Damon DelMonte: Hey, good morning, everyone. Hope you are all doing well. Sorry, I thought I had queued in. I am wondering why I wasn't being called on but apparently, I didn't queue it though. In any event, thanks for all the color on the outlook for the margin and the expected impact from the restructuring. That was very helpful. Just kind of wondering what your thoughts are now that's behind you as far as like loan growth and opportunities. Now that you've kind of freed up some capacity on the balance sheet and some restraint on the margin, do you feel like loan growth kind of going forward could kind of go back to what we've seen in years past?

Or you think it's still more of a kind of a conservative approach for a few more quarters?

Ned Handy: Yeah, it's a great question, Damon. So, we're building back the pipeline. You know in 2024, we purposely kind of slowed down the loan growth side of things. And so, the pipeline is coming back. We're seeing opportunity. We're kind of thinking about low-ish, 3%-ish loan growth over the period on the commercial side. We'd like to lean that towards C&I. The pipeline right now is lean towards C&I. We've got the CRE concentration limit that we're aware of. We're not -- there's no issue there, but it's over 3.50%. And so, we need to be careful on that front. We are still out looking at real estate deals. We're seeing opportunity. The pricing is decent. The structure is good.

So, we're calibrating the growth there, wanting to make loans, wanting to, again, focus on C&I because it tends to bring more deposits with it. Our priority is on the funding side of things and making sure we fund loan growth appropriately. It's an interesting interest rate environment to figure out. We're seeing more fixed rate requests as people are wondering about the longer-term picture of rates. And so, it's an interesting environment. But there is opportunity, and we think there might be upside opportunity to our current sight line but the current sight line is kind of 3% on the commercial side.

Resi, I should let Mary talk about, but resi, we've been sort of running off the existing portfolio and then tilting the resi operation towards sales. So, we're still thinking kind of 75% of the volume will be sold. So that side of the balance sheet won't grow. And Ron, I think we're actually -- we're thinking that we'd have mild reduction in the portfolio over the next couple of quarters, correct?

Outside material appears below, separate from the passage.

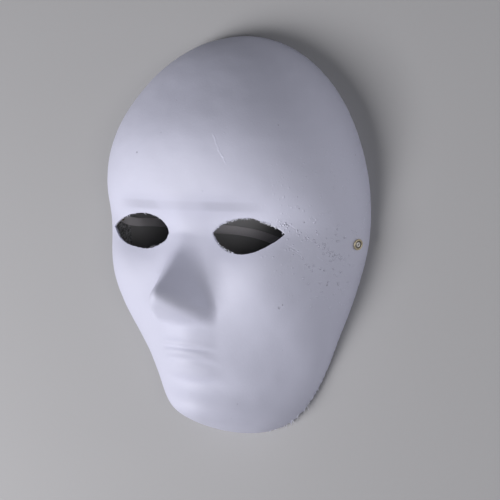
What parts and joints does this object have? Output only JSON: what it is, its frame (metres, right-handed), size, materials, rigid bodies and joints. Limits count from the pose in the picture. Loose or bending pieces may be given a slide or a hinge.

Ron Ohsberg: Yeah, that's right.

Ned Handy: On the resi portfolio?

Damon DelMonte: Got it.

Ned Handy: Hope that helps, Damon?

Damon DelMonte: It does. Yeah. Okay. Perfect. And then, with regards to expenses, Ron, I mean, how are you kind of thinking about it from like a year-over-year perspective of growth? If you were at $137 million for '24, I mean, is it reasonable for kind of 2% to 4% type of growth over the next year?

Ron Ohsberg: Yeah. So, yeah, with regard to guidance for the rest of the year, let me bring revenue in there as well. So, for wealth, as you know, that largely tracks what the market does. We're assuming about a 5% increase in wealth revenue year-over-year. Mortgage, largely dependent on market conditions and what origination volume could be. But we are projecting, call it, a 5% to 10% revenue growth on the mortgage line. We do need to reset expectations around salaries and benefits run rate. So, in addition to annual merit raises, which you kind of just referred to, we are also restoring our incentive comp to normal after two years of substantially reduced levels.

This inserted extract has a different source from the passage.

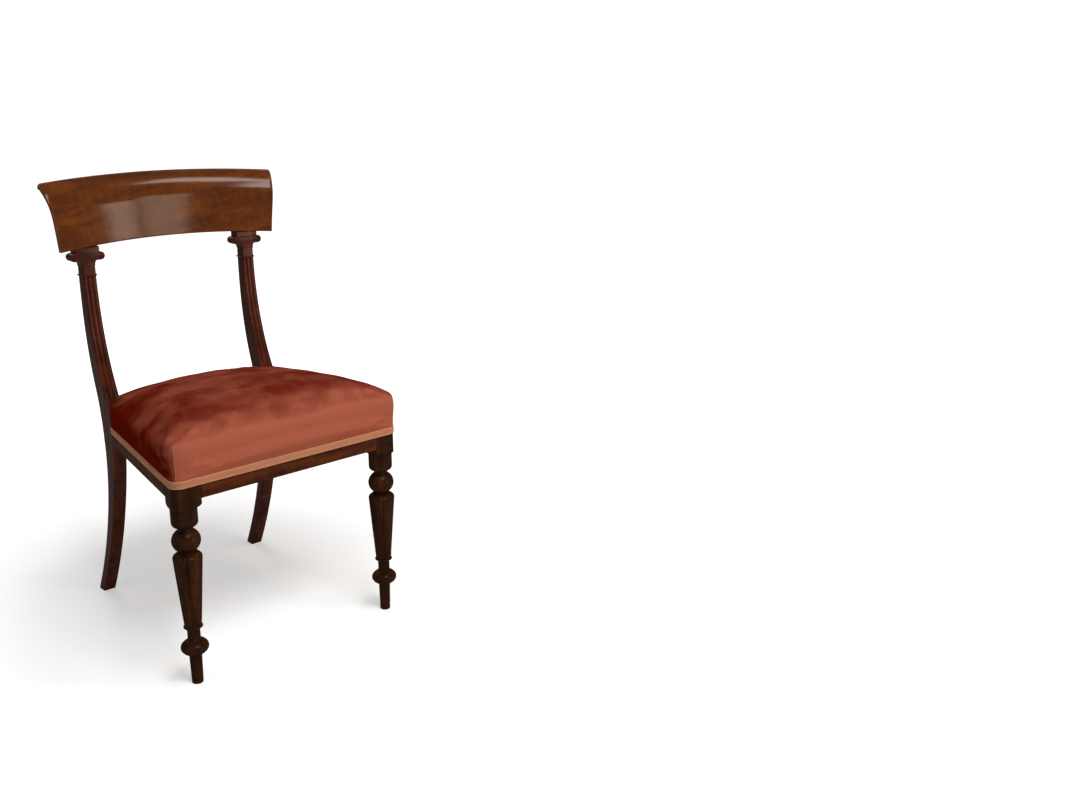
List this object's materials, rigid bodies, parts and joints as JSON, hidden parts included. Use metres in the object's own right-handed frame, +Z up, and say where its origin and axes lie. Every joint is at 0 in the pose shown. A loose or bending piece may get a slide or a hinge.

And we're also making some people investments that we've been holding off on. We've reduced our headcount by about 40 people over the past two years. So, we're going to do some reinvestment back there. Mortgage commissions will also track the mortgage gains, and those are seasonally concentrated in the second and third quarter. So, all in, we're looking at an increase to our run rate on salaries and benefits and projecting, call it, $23.5 million per quarter. All of our other expenses are estimated about $13.5 million per quarter. So, increased NIM, increased fee revenue, but we are also seeing an expense increase.

Damon DelMonte: Got it. Okay. So, add those two, it's like $37 million. Okay. All right. So that makes sense. So I mean, yeah, you're getting the relief on the top side. So, you can reinvest it into the rest of the franchise after taking a more conservative approach the last couple of years. Okay. Makes sense. I guess that probably covers it, because I was going to ask about the fee income as well, and you kind of trumped me on that and gave me -- gave us some insight on that. So, yeah, I think that's it. Everything else has been asked and answered. So, thank you very much for the color and insight today.

Ron Ohsberg: Great. Thank you, Damon.

Ned Handy: Thanks, Damon. Appreciate it.

Operator: Thank you. We have no further questions in the queue. So, I'll turn the call back over to Ned Handy for any closing comments.

Ned Handy: Thanks, Lydia. And thank you for joining us today. I hope we've presented a clear picture of our current state, the positive impact of the fourth quarter capital raise and our plans going forward. I'd also like to note that on August 22 of 2025, Washington Trust will celebrate our 225th year. And as we mark this occasion, we're focused on continuing our legacy of making a meaningful difference in the places we live and work and enhancing value for our shareholders, our customers, employees and the communities we serve. So, we appreciate your time very much today and look forward to speaking with you again soon. Have a great day, everybody.

Operator: This concludes our call. Thank you very much for joining. You may now disconnect your lines.